One of the most dangerous upward trends is the online recruitment of children into criminal, extremist, or pseudo-ideological groups. Teenagers are increasingly being drawn into illegal actions, the use or distribution of illicit substances, and participation in “challenges” involving life-threatening risks or harm to other people. Messengers, anonymous platforms, and value manipulation under the guise of “fighting for truth” or “self-realization” are actively used for this purpose. These processes often unfold unnoticed by adults and rapidly undermine young people's personal and social reference points.

It is against this backdrop that the gap in digital literacy between adults and children becomes especially evident. Today, the “digital divide” is not that much about access to technology, but more about gaps in knowledge and skills that help critically assess digital content and protect one’s interests in the complex information environment.

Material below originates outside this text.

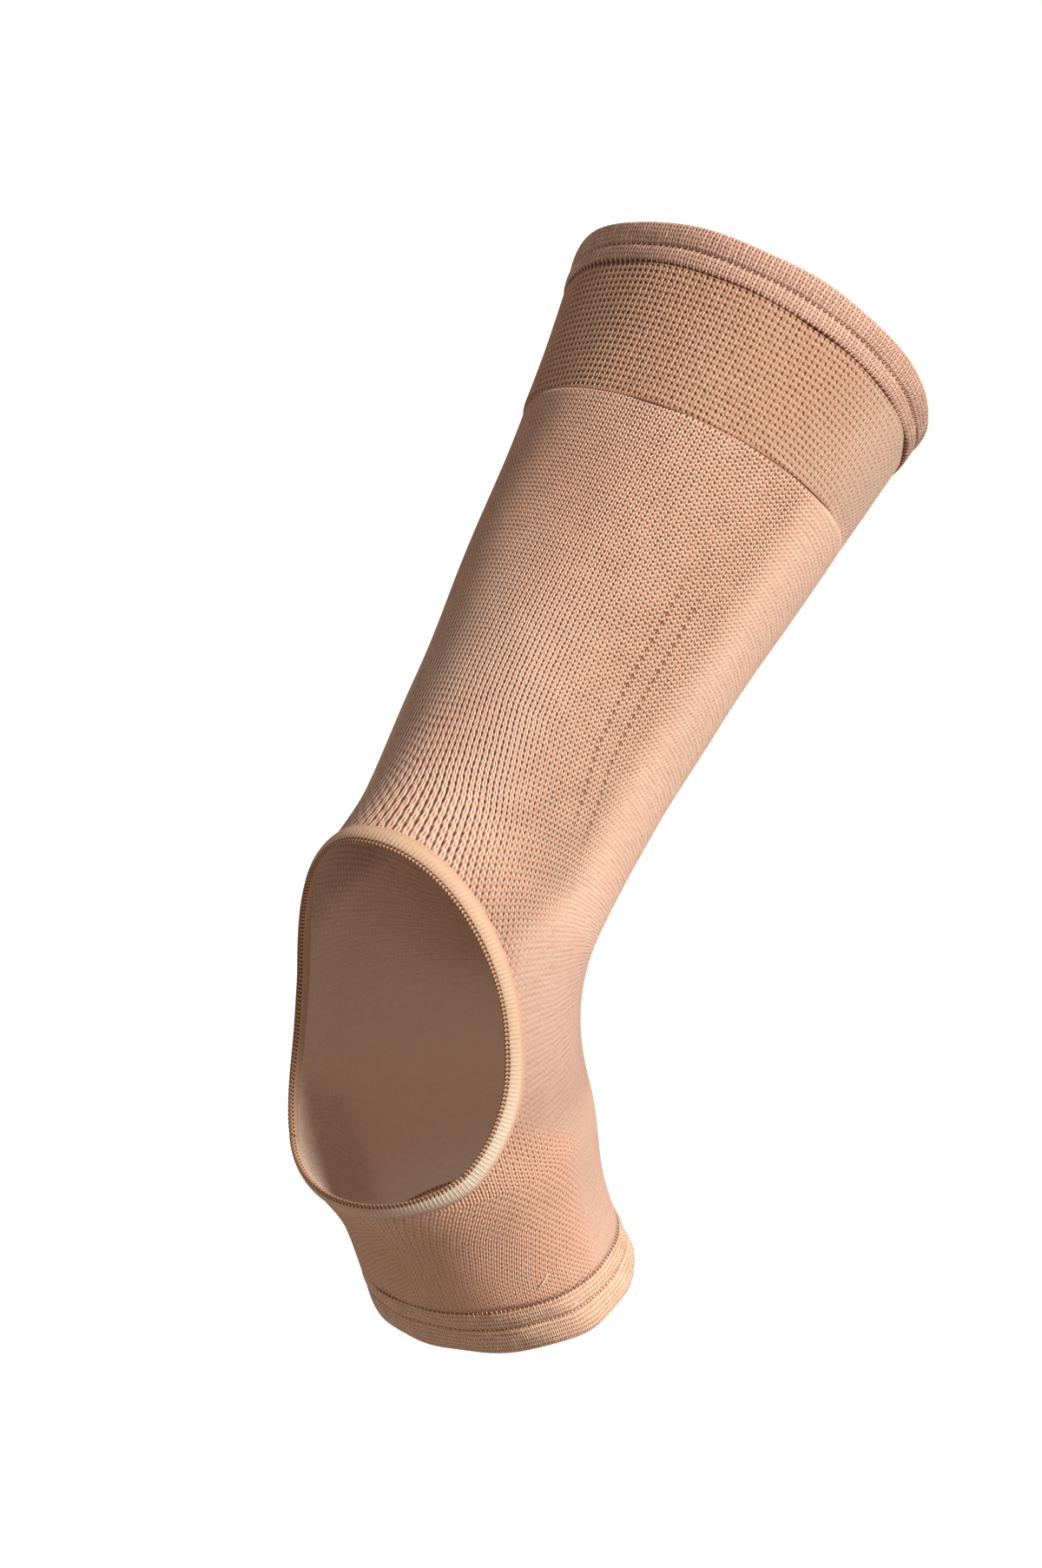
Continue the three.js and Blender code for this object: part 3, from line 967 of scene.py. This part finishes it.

Awareness-raising among children, parents, and educators remains highly needed, but its effectiveness is still low. The reasons: fragmented efforts, a lack of up-to-date teaching methods, and a focus on formal indicators instead of real behavioral outcomes. What is needed now is a shift from standard lectures to modern formats — interactive platforms, gamification, collaboration with influencers and bloggers, and media formats that are truly captivating.

To effectively respond to modern threats, coordinated efforts of the state, IT companies, educational institutions, NGOs, and parent community are essential. Only joint strategic planning, analytics sharing, and the use of modern monitoring and prevention technologies can help build an environment where children are not just passive objects of protection, but active agents of digital safety.

Further discussion of these topics at the session will outline specific courses of action — from strengthening cross-sectoral cooperation to rethinking approaches to digital culture and online child protection.